Mark Ring, Tom Schaul, Jürgen
Schmidhuber. The
Two-Dimensional Organization of Behavior. In Proc. Joint
IEEE International Conference on Development and Learning (ICDL) and
on Epigenetic Robotics (ICDL-EpiRob 2011), Frankfurt, 2011.
Abstract
This paper addresses the problem of continual learning (Ring, 1994)
in a new way, combining multi-modular reinforcement learning with
inspiration from the motor cortex to produce a unique perspective on
hierarchical behavior. Most reinforcement-learning agents represent
policies monolithically using a single table or function
approximator. In those cases where the policies are split among a
few different modules, these modules are related to each other only
in that they work together to produce the agent's overall policy.
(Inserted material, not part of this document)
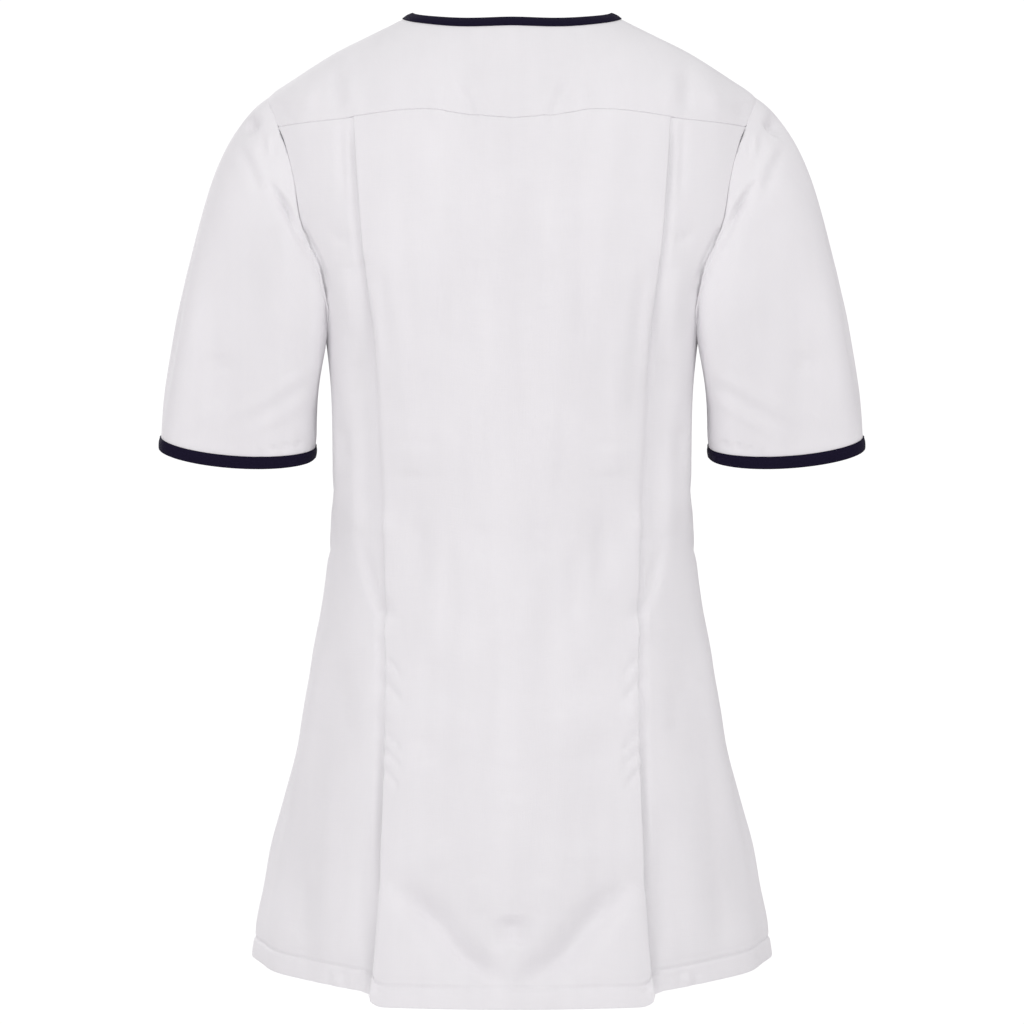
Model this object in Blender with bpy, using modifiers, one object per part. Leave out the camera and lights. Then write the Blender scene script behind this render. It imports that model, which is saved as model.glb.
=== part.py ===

In
contrast, the brain appears to organize motor behavior in a
two-dimensional map, where nearby locations represent similar
behaviors. This representation allows the brain to build hierarchies
of motor behavior that correspond not to hierarchies of subroutines
but to regions of the map such that larger regions correspond to
more general behaviors. Inspired by the benefits of the brain's
representation, the system presented here is a first step and the
first attempt toward the two-dimensional organization of learned
policies according to behavioral similarity. We demonstrate a fully
autonomous multi-modular system designed for the constant
accumulation of ever more sophisticated skills (the
continual-learning problem). The system can split up a complex task
among a large number of simple modules such that nearby modules
correspond to similar policies. The eventual goal is to develop and
use the resulting organization hierarchically, accessing behaviors
by their location and extent in the map.